UK judge gives green light to first deportation flight to Rwanda
The United Kingdom’s highly controversial plan of deporting asylum-seekers and sending them to Rwanda, as early as next week, received a green light on Friday by the High Court in London after it denied a ruling to block the first flight.
It was announced in April by the UK government that it had agreed a deal of sending asylum-seekers to Rwanda, the East African country. The move is said to be aimed at disrupting “people-smuggling networks” and dissuading migrants from making the highly dangerous Channel crossing to reach England from Europe.
Challenge to block the UK government’s decision
Human rights groups Care4Calais and Detention Action, along with the Public and Commercial Services Union (PCS), a trade union representing civil servants in Britain’s Home Office, and some asylum-seekers facing deportation to Rwanda had brought in a challenge to block the deportation flights by UK government to Rwanda. The claim was that policy of UK Home Secretary Priti Patel was “unlawful on multiple bases”.

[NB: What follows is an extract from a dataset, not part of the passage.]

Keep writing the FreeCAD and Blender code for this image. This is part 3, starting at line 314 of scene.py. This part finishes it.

But Justice Swift rejected injunction at London’s Royal Courts of Justice on Friday, explaining “balance of convenience” and that there was a “material public interest” in allowing the flights while judicial review took place.
“We cannot allow people traffickers to put lives at risk and our world leading partnership will help break the business model of these ruthless criminals,” UK Prime Minister Boris Johnson said on Twitter, welcoming the decision by court.

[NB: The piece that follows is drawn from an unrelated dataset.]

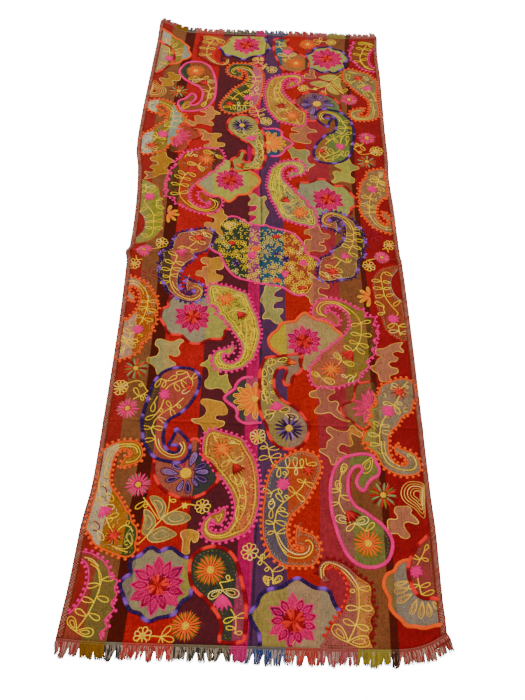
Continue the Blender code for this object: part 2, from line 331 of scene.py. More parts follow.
def sewPicot(path, thread, shape, dash=None, width=4.0, pitch=12.0):
    # a satin line with round knots on its outer side, some with short dashes of another wool inside it
    marks, spacing = marksAlong(path, 3.4)
    drift = chance.uniform(0, 60)

    def toneAt(run):
        if thread == "violet":
            return dyed(math.sin((run + drift) / 9), stitchLook["picotLightFrom"])
        return 0.55 + chance.uniform(-0.3, 0.3)

    for u, v, turn, run in marks:
        sew("lines", u, v, turn, spacing * 1.4, width, 1.3, shadeOf(thread, toneAt(run)), run=run)
    marks, spacing = marksAlong(path, pitch)
    votes = 0
    for u, v, turn, _ in marks[:: max(1, len(marks) // 9)]:
        left = (u - 4 * math.sin(turn), v + 4 * math.cos(turn))
        votes += -1 if insideShape(left, shape)[0] else 1
    side = 1 if votes >= 0 else -1
    for u, v, turn, run in marks:
        sin, cos = math.sin(turn), math.cos(turn)
        off, inner = stitchLook["knotOff"] * side, stitchLook["dashOff"] * side
        sew("knots", u - off * sin, v + off * cos, turn + chance.uniform(-0.3, 0.3), stitchLook["knotLong"],
            stitchLook["knotWide"], 1.9, shadeOf(thread, toneAt(run) + 0.1), -0.2, run)
        for on in (0.28, 0.72) if dash else ():
            sew("lines", u + inner * sin + on * spacing * cos, v - inner * cos + on * spacing * sin,
                turn, 4.4, 1.8, 0.9, shadeOf(dash, chance.uniform(0.2, 1.0)), run=run)


def sewLoop(base, tip, thread, width, link=4.0, size=2.4):
    # a small open teardrop of thread
    base, tip = np.array(base, float), np.array(tip, float)
    length = max(float(np.hypot(*(tip - base))), 4.0)
    ahead = (tip - base) / length
    aside = np.array([-ahead[1], ahead[0]])
    t = np.linspace(0, 2 * math.pi, 25)
    along = (1 - np.cos(t)) / 2
    across = np.sin(t) * np.sin(t / 2) * 0.5
    path = base + np.outer(along, ahead * length) + np.outer(across, aside * width * 1.15)
    sewLine(path, thread, width=size, link=link, height=0.9)


def sewPetal(base, tip, thread, width, size=1.9):
    # the outline of a petal that is pointed at its tip
    base, tip = np.array(base, float), np.array(tip, float)
    ahead = tip - base
    aside = np.array([-ahead[1], ahead[0]]) / max(float(np.hypot(*ahead)), 1e-6)
    t = np.linspace(0, 1, 11)
    bulge = np.sin(np.pi * t ** 0.8) ** 1.15 * width / 2
    for side in (-1, 1):
        path = base + np.outer(t, ahead) + np.outer(bulge * side, aside)
        sewLine(path, thread, width=size, link=4.2, height=1.2)


def partOf(base, tip, start, end):
    # the stretch of a line between two shares of its length
    return base + (tip - base) * start, base + (tip - base) * end


def sewCurl(centre, start, sweep, steps, reach, tighten, thread, **look):
    # a short line that curls in towards its centre
    t = np.linspace(0, sweep, steps)
    curl = centre + np.stack([np.cos(start + t), np.sin(start + t)], -1) * (reach * (1 - t / tighten))[:, None]
    sewLine(curl, thread, **look)


def sewRays(u, v, inner, outer, count, threads, width, phase=0.0, kind="petals", height=1.2,
            tones=(0.3, 0.8), jitter=0.06):
    # stitches that point away from a middle, the threads named taken in turn
    threads = threads.split()
    for i in range(count):
        turn = phase + 2 * math.pi * i / count + chance.uniform(-jitter, jitter)
        reach = outer * chance.uniform(0.93, 1.05)
        middle = (inner + reach) / 2
        sew(kind, u + middle * math.cos(turn), v + middle * math.sin(turn), turn, reach - inner, width,
            height, shadeOf(threads[i % len(threads)], chance.uniform(*tones)), run=reach)


def sewCore(u, v, radius, thread, height=1.8, base=0.2):
    # a filled round eye of small knots
    sew("knots", u, v, 0.0, radius * 1.5, radius * 1.5, height, shadeOf(thread, 0.5), base)
    count = max(6, int(radius * 1.5))
    for i in range(count):
        turn = 2 * math.pi * i / count
        sew("knots", u + radius * 0.72 * math.cos(turn), v + radius * 0.72 * math.sin(turn), turn,
            radius * 0.62, radius * 0.62, height * 0.9, shadeOf(thread, chance.uniform(0.2, 1.0)), base)


# Each flower: rings of rays, then cores. A ring has its inner and outer share of the radius, its number of
# rays, their threads and their look: width in mm or as a share of the radius, how far the ring is turned, and
# the rest that sewRays takes. A core has its share of the radius, its thread and its height.
flowerPlans = {
    "sun": {
        "rings": [
            (0.5, 0.95, 18, "moss",
             {"width": 2.8, "turned": 0.17, "kind": "lines", "height": 0.7, "tones": (0.3, 0.9)}),
            (0.14, 1.0, 18, "orange",
             {"width": 3.7, "kind": "lines", "height": 1.5, "tones": (0.6, 1.0), "jitter": 0.03}),
            (0.1, 0.32, 12, "flame",
             {"width": 2.8, "turned": 0.1, "kind": "lines", "height": 1.8, "tones": (0.6, 1.0)}),
        ],
        "cores": [(0.25, "gold", 2.2), (0.13, "yellow", 3.0)],
    },
    "orangeFlower": {
        "rings": [
            (0.3, 0.92, 13, "moss",
             {"width": 2.4, "turned": 0.24, "kind": "lines", "height": 0.8, "tones": (0.0, 0.5)}),
            (0.0, 1.0, 13, "orange",
             {"width": 4.2, "kind": "lines", "height": 1.5, "tones": (0.5, 1.0), "jitter": 0.12}),
            (0.0, 0.5, 8, "flame", {"width": 4.4, "turned": 0.2, "height": 1.9, "tones": (0.4, 1.0)}),
        ],
        "cores": [],
    },
    "pinkDaisy": {
        "rings": [
            (0.5, 0.96, 17, "sage",
             {"width": 1.5, "turned": 0.18, "kind": "lines", "height": 0.8, "tones": (0.0, 0.8)}),
            (0.2, 1.0, 17, "softPink pink softPink",
             {"width": 4.6, "kind": "lines", "tones": (0.4, 1.0), "jitter": 0.04}),
        ],
        "cores": [(0.23, "gold", 1.8)],
    },
    "redGreenDaisy": {
        "rings": [
            (0.2, 1.0, 18, "red moss red sage darkRed sage",
             {"width": 5.4, "kind": "lines", "tones": (0.3, 0.8), "jitter": 0.04}),
            (0.5, 1.02, 20, "sage darkRed",
             {"width": 1.5, "turned": 0.16, "kind": "lines", "height": 0.8, "tones": (0.0, 0.9)}),
        ],
        "cores": [(0.22, "gold", 1.8)],
    },
    "nightDaisy": {
        "rings": [
            (0.2, 1.0, 19, "navy violet navy lavender navy",
             {"width": 5.0, "kind": "lines", "height": 1.4, "tones": (0.0, 0.8), "jitter": 0.04}),
        ],
        "cores": [(0.24, "gold", 1.8)],
    },
    "pinkFlower": {
        "rings": [
            (0.0, 1.05, 9, "pink", {"share": 0.5, "height": 1.5, "tones": (0.1, 0.5)}),
            (0.0, 0.7, 7, "pink", {"share": 0.4, "turned": 0.3, "height": 1.9, "tones": (0.3, 0.8)}),
        ],
        "cores": [],
    },
    "redFlower": {
        "rings": [
            (0.1, 1.0, 14, "red darkRed", {"width": 2.8, "tones": (0.5, 1.0)}),
            (0.0, 0.5, 8, "red", {"width": 4.0, "phase": 0.2, "height": 1.5, "tones": (0.6, 1.0)}),
        ],
        "cores": [],
    },
    "starFlower": {
        "rings": [(0.0, 1.0, 12, "navy navy lavender", {"width": 4.2, "tones": (0.1, 0.6)})],
        "cores": [(0.4, "navy", 1.8)],
    },
    "duskFlower": {
        "rings": [
            (0.2, 1.0, 15, "darkRed rose",
             {"width": 2.0, "kind": "lines", "height": 0.8, "tones": (0.0, 0.6), "jitter": 0.12}),
        ],
        "cores": [],
    },
    "bud": {"rings": [(0.0, 1.0, 6, "yellow", {"share": 0.5})], "cores": []},
}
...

Will continue to fight for rights
Care4Calais said of being given permission to appeal the ruling on Monday “as we are deeply concerned for the welfare of people who may be forcibly deported to Rwanda, a fate that could profoundly harm their mental health and future,” the founder of human rights group, Clare Mosley said in a statement. “Today was just the beginning of this legal challenge. We believe that the next stage of legal proceedings may bring an end to this utterly barbaric plan,” she added.